**The exercise**
Reproduce exactly the lines from the one containing "drive_belt();" down to the one containing "imported = [obj", including both of those lines, and nothing else.

**Material**
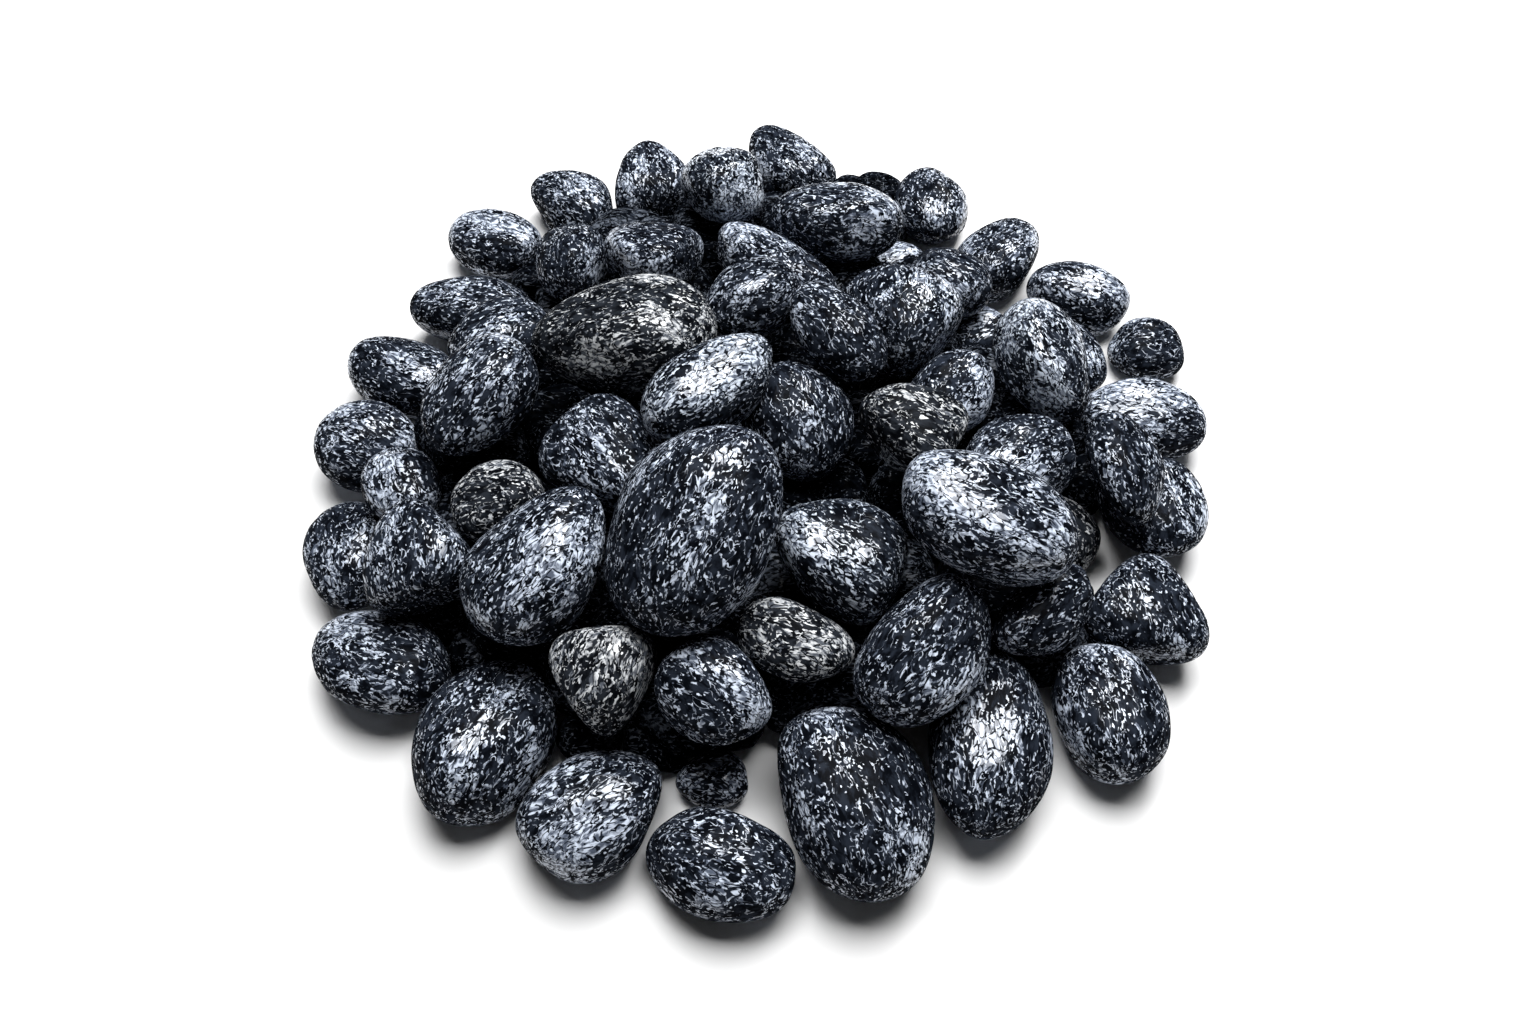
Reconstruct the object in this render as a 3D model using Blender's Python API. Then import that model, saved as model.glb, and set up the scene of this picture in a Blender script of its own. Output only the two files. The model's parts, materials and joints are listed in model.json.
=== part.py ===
"""A heap of polished basalt massage stones, each stone a separate solid.

The heap is laid the way a hand would pile it. A rim of stones lies flat on the floor with a few small
ones in its gaps, and a bed of stones fills the floor inside it. The shoulder and crown stones are then
lowered on top one after another. Each comes down until it touches what already lies there, then works
its way into the nearest hollow, so no stone passes through another and none floats.
Lengths are in millimetres and angles in degrees until the last step, which makes Blender's metres.
"""

import math

import bmesh
import bpy
import numpy as np
from mathutils import Matrix

MM = 0.001

# Driving dimensions
RIM_RADIUS = 175.0  # from the heap's middle to the middle of the rim's stones
SHOULDER_RADIUS = 125.0  # the same for the second course
CROWN_RADIUS = 60.0  # the same for the stones on top
STONE_SCALE = 1.0  # all stones' own sizes
CLEARANCE = 0.5  # air left between two stones where they meet
FOOT_DEPTH = 1.0  # how much of a floor stone's underside is worn flat
NESTLE_REACH = 12.0  # how far a stone on others may roll sideways to find its hollow
NESTLE_SLOPE = 0.7  # height that it must gain for each millimetre of that
CROWDING_REACH = 60.0  # how far a floor stone may be pushed aside to find room

BED_LENGTH = 56.0
BED_WIDTH = 52.0
BED_THICKNESS = 29.0
BED_OVERLAP = 7.0  # how far neighbouring bed stones run into each other, where they are joined
BED_TURN = 67.0  # each next bed stone is turned this much further
BED_INSET = 25.0  # from the rim's circle to the middle of the outermost bed stones
BED_SHIFT = 24.0  # how far a bed stone may be drawn in from its place in the pattern to find room

FILLERS = ((33.0, 28.0, 21.0), (22.0, 19.0, 15.0))  # sizes of the small stones that fill the bed to the rim
FILLER_STEP = 4.0  # between the places that are tried for them
FILLER_INSET = 0.0  # from the rim's circle to the middle of the outermost ones
LEAST_SHARED = 0.22  # of a filler's footprint, which lies on bed stones that it is joined to
MOST_SHARED = 0.50

# How a stone is worn: all in shares of its own half sizes
ROUNDING = 7  # the higher, the crisper the soft edges between a stone's flatter faces
FLAT_SHARE = 0.84  # height of the broad upper and lower faces
CORNER_SHARE = 0.70  # distance of the three long sides of a wedge
WORN_FACES = 7  # further flattened places, in directions of their own
WORN_NEAREST = 0.84
WORN_FURTHEST = 0.98
EGG_TAPER = 0.16
BEAN_BEND = 0.30

# Resolution
GRID_STEP = 1.0  # of the height map that the stones are lowered onto
LARGE_STONE = 60.0  # stones at least this long get the finer facets
LARGE_CUTS = 3  # cuts along each edge of an icosahedron
SMALL_CUTS = 2
BED_CUTS = 1
PROBE_LEVELS = 25
BISECTIONS = 14

# Where each stone starts from, as seen from above: bearing from the heap's middle (0 is +X, and
# anticlockwise counts up) and distance out from its course's radius. Then the heading of its long axis,
# or of its narrow end, its length, width and thickness, its form and its tone.
RIM = (
    (265, 9, 167, 55, 42, 30, "oval", "dark"),
    (280, -8, 122, 73, 58, 40, "oval", "dark"),
    (301, -11, 72, 77, 48, 36, "oval", "dark"),
    (315, 7, 90, 59, 46, 33, "egg", "dark"),
    (328, 3, 315, 53, 49, 32, "wedge", "dark"),
    (346, -6, 105, 50, 45, 30, "oval", "dark"),
    (2, -7, 170, 61, 42, 30, "oval", "dark"),
    (16, 15, 168, 35, 32, 22, "oval", "dark"),
    (28, 0, 155, 52, 38, 28, "oval", "dark"),
    (42, -14, 55, 54, 41, 30, "egg", "dark"),
    (58, -4, 93, 51, 41, 30, "oval", "dark"),
    (84, 7, 125, 58, 39, 29, "egg", "dark"),
    (108, 0, 110, 51, 44, 32, "wedge", "dark"),
    (120, 3, 148, 54, 39, 29, "egg", "dark"),
    (136, 6, 156, 54, 38, 29, "oval", "dark"),
    (150, -18, 168, 64, 39, 31, "egg", "dark"),
    (166, -7, 146, 60, 41, 31, "oval", "dark"),
    (180, -3, 150, 48, 44, 31, "oval", "dark"),
    (198, 4, 98, 55, 38, 29, "oval", "dark"),
    (215, 8, 148, 60, 44, 31, "egg", "dark"),
    (231, -4, 74, 66, 54, 38, "egg", "dark"),
    (249, -3, 32, 57, 46, 34, "oval", "dark"),
)

# Small stones on the floor, in the gaps of the rim.
GAP = (
    (263, -23, 172, 28, 22, 17, "oval", "dark"),
    (58, -42, 20, 32, 25, 17, "oval", "dark"),
    (30, -51, 15, 35, 31, 22, "oval", "dark"),
    (19, -23, 110, 44, 33, 24, "oval", "dark"),
    (338, -39, 115, 40, 33, 24, "oval", "warm"),
)

# The second course, in laying order. After the tone: lean, how far the stone is tipped to follow the
# slope, and roll about its own long axis.
SHOULDER = (
    (162, -6, 13, 49, 42, 30, "oval", "dark", 12, 0),
    (178, -10, 234, 60, 46, 34, "egg", "dark", 15, 0),
    (191, 16, 120, 40, 33, 25, "oval", "dark", 12, 0),
    (204, -9, 180, 40, 35, 26, "oval", "warm", 15, 0),
    (40, -9, 150, 42, 37, 27, "oval", "dark", 15, 0),
    (133, 1, 97, 55, 35, 30, "egg", "dark", 18, 0),
    (96, 9, 85, 54, 43, 34, "egg", "pale", 20, 0),
    (70, -13, 185, 66, 41, 32, "oval", "dark", 15, 0),
    (84, -37, 141, 74, 33, 28, "oval", "dark", 8, 0),
    (87, -70, 26, 46, 34, 28, "oval", "dark", 8, 0),
    (245, 11, 275, 44, 39, 29, "wedge", "warm", 12, 0),
    (263, 8, 320, 48, 38, 29, "egg", "dark", 12, 0),
    (316, 22, 42, 46, 30, 24, "bean", "dark", 12, 0),
    (209, 26, 345, 48, 47, 32, "wedge", "dark", 15, 0),
    (273, -6, 337, 46, 31, 26, "oval", "warm", 12, 0),
    (292, 7, 52, 63, 43, 33, "oval", "dark", 18, 0),
    (127, -29, 150, 55, 42, 33, "wedge", "dark", 15, 0),
    (222, 0, 50, 66, 51, 36, "egg", "dark", 18, 0),
    (346, 26, 100, 50, 31, 25, "egg", "dark", 18, 0),
    (9, -1, 107, 64, 43, 32, "oval", "pale", 18, 0),
)

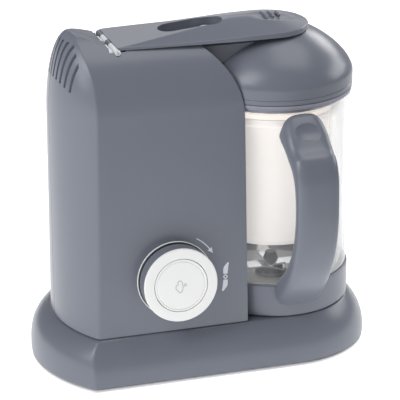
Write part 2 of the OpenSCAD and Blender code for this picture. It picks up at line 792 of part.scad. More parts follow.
base_plate();
base_feet();
base_screws();
base_housing();
bowl_seat();
cord_gland();
front_shell();
rear_shell();
hinge_knuckle();
lever_pin();
boiler_cup();
boiler_gasket();
heater_plate();
thermostat();
control_board();
rotary_switch();
lid_switch();
motor_can();
motor_bracket();
drive_belt();
knob_bezel();
lever_arm();
lever_grip();
steam_valve();
lid_dome();
lid_seal();
neck_seal();
lock_ring();
jar();
jar_collar();
handle();
handle_insert();
blade_nut();
blade_bearing();
steam_basket();
blade_shaft();
blade_dog();
blade_lower();
blade_upper();
blade_cap();
motor_rotor();
motor_pulley();
drive_shaft();
drive_pulley();
drive_dog();
knob_drum();
knob_ring();
knob_shaft();
knob_button();
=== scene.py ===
"""A countertop steamer-blender for baby food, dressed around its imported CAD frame."""
import json
import math

import bmesh
import bpy
from mathutils import Matrix, Vector


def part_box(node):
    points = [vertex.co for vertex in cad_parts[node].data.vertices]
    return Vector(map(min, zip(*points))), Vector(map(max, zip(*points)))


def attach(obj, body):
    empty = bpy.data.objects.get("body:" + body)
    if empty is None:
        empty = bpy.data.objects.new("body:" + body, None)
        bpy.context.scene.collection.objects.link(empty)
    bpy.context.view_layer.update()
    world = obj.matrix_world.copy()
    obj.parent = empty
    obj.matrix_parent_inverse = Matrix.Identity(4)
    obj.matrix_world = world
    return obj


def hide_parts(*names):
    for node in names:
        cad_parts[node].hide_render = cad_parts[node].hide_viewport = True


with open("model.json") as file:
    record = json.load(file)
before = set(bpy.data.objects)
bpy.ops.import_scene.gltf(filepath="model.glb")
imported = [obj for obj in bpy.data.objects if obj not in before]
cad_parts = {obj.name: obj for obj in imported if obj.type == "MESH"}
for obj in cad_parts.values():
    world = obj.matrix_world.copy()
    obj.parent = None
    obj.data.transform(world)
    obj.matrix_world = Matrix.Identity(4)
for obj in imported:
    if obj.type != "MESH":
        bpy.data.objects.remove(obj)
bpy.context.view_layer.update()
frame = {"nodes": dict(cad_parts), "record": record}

MM = 0.001
WALL = 2.5


# ---------------------------------------------------------------- mesh tools, in millimetres

def box_mm(node):
    low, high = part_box(node)
    return low / MM, high / MM


def make(name, points, faces):
    """A mesh object from points in millimetres, with its doubles merged and its normals out."""
    mesh = bpy.data.meshes.new(name)
    mesh.from_pydata([Vector(p) * MM for p in points], [], faces)
    bm = bmesh.new()
    bm.from_mesh(mesh)
    bmesh.ops.remove_doubles(bm, verts=bm.verts, dist=2e-6)
    bmesh.ops.recalc_face_normals(bm, faces=bm.faces)
    bm.to_mesh(mesh)
    bm.free()
    piece = bpy.data.objects.new(name, mesh)
    bpy.context.scene.collection.objects.link(piece)
    return piece


def loft(name, rings):
    """A closed solid through rings of equal length."""
    count = len(rings[0])
    points = [p for ring in rings for p in ring]
    faces = []
    for i in range(len(rings) - 1):
        for j in range(count):
            a, b = i * count + j, i * count + (j + 1) % count
            faces.append((a, b, b + count, a + count))
    faces.append(tuple(range(count)))
    faces.append(tuple(range(len(points) - count, len(points))))
    return make(name, points, faces)


def lathe(name, profile, x=0.0, y=0.0, steps=128):
    """Turns a closed outline of (radius, height) about the upright axis through (x, y)."""
    count = len(profile)
    points, faces = [], []
    for i in range(steps):
        a = 2 * math.pi * i / steps
        points += [(x + r * math.cos(a), y + r * math.sin(a), z) for r, z in profile]
    for i in range(steps):
        for j in range(count):
            k = (j + 1) % count
            if profile[j][0] < 1e-6 and profile[k][0] < 1e-6:
                continue
            a, b = i * count, (i + 1) % steps * count
            faces.append((a + j, b + j, b + k, a + k))
    return make(name, points, faces)


def block(name, x, y, z):
    ring = [(x[0], y[0]), (x[1], y[0]), (x[1], y[1]), (x[0], y[1])]
    return loft(name, [[(p[0], p[1], h) for p in ring] for h in z])


def prism(name, outline, z):
    return loft(name, [[(p[0], p[1], h) for p in outline] for h in z])


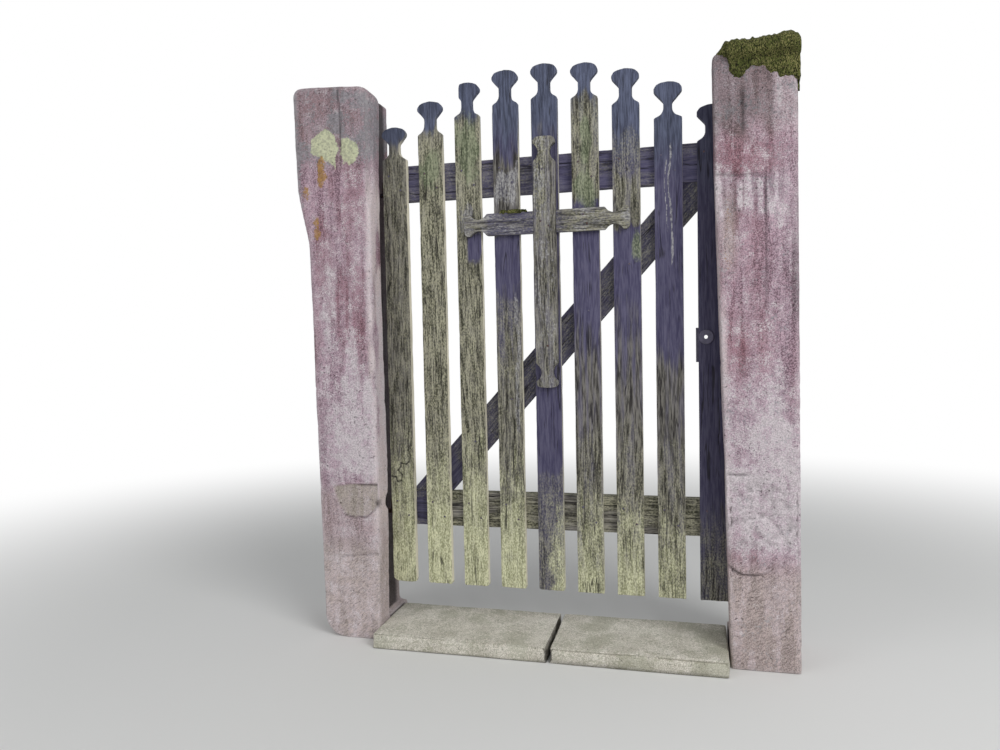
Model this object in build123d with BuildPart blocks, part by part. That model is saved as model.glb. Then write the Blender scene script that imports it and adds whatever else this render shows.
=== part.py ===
from build123d import *
import os
from math import atan2, sin, sqrt

# Wooden picket gate between two hewn sandstone posts, in millimetres.
# +X runs along the gateway from the hinge post to the latch post, +Y into the garden, +Z up.
# The origin lies on the foot of the hinge post, which is the left one as seen from the street.

# Pickets
picket_count = 9
picket_width = 95
picket_thickness = 24
picket_pitch = 142
picket_foot_z = 190
middle_picket_height = 1883
arch_radius = 970
arch_shift = 15

# Head of a picket: a knob under a flat crown, its tapering underside, a straight neck, the round shoulder
crown_drop = 15
crown_corner_radius = 20
knob_height = 34
knob_corner_radius = 14
knob_taper = 29.5
neck_width = 42
neck_length = 25
neck_corner_radius = 28
shoulder_drop = 30
shoulder_corner_radius = 8

# Picket whose knob has lost its lobe on the hinge side
broken_knob_picket = 3
broken_knob_loss = 18

# Feet of the pickets: the hinge side's are worn round, the latch side's are still sawn square
worn_feet = 5
worn_foot_radius = 9
sawn_foot_radius = 2
hinge_corner_radius = 24

# Rails and brace behind the pickets
rail_height = 132
rail_thickness = 40
rail_inset = 5
rail_edge_radius = 3
bottom_rail_z = 407
top_rail_z = 1627
brace_width = 116
brace_foot_inset = 156.5
brace_head_inset = 86.5
brace_thickness = 36

# Cross on the front of the pickets
upright_width = 80
upright_thickness = 24
upright_foot_z = 929
upright_head_z = 1816
arm_height = 80
arm_thickness = 22
arm_length = 598
arm_centre_z = 1517
end_knob_length = 25
end_notch_length = 62
end_neck_width = 42
end_corner_radius = 14
end_notch_corner_radius = 6
halving_gap = 0.3

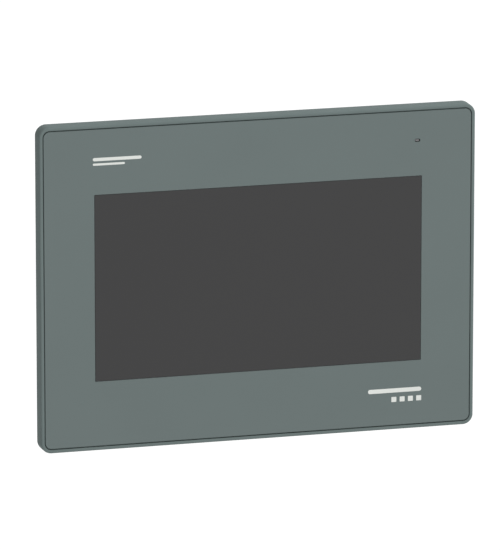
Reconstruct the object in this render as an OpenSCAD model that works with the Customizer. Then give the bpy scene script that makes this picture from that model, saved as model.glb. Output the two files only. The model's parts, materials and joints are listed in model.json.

**Problem solution**
drive_belt();
knob_bezel();
lever_arm();
lever_grip();
steam_valve();
lid_dome();
lid_seal();
neck_seal();
lock_ring();
jar();
jar_collar();
handle();
handle_insert();
blade_nut();
blade_bearing();
steam_basket();
blade_shaft();
blade_dog();
blade_lower();
blade_upper();
blade_cap();
motor_rotor();
motor_pulley();
drive_shaft();
drive_pulley();
drive_dog();
knob_drum();
knob_ring();
knob_shaft();
knob_button();
=== scene.py ===
"""A countertop steamer-blender for baby food, dressed around its imported CAD frame."""
import json
import math

import bmesh
import bpy
from mathutils import Matrix, Vector


def part_box(node):
    points = [vertex.co for vertex in cad_parts[node].data.vertices]
    return Vector(map(min, zip(*points))), Vector(map(max, zip(*points)))


def attach(obj, body):
    empty = bpy.data.objects.get("body:" + body)
    if empty is None:
        empty = bpy.data.objects.new("body:" + body, None)
        bpy.context.scene.collection.objects.link(empty)
    bpy.context.view_layer.update()
    world = obj.matrix_world.copy()
    obj.parent = empty
    obj.matrix_parent_inverse = Matrix.Identity(4)
    obj.matrix_world = world
    return obj


def hide_parts(*names):
    for node in names:
        cad_parts[node].hide_render = cad_parts[node].hide_viewport = True


with open("model.json") as file:
    record = json.load(file)
before = set(bpy.data.objects)
bpy.ops.import_scene.gltf(filepath="model.glb")
imported = [obj for obj in bpy.data.objects if obj not in before]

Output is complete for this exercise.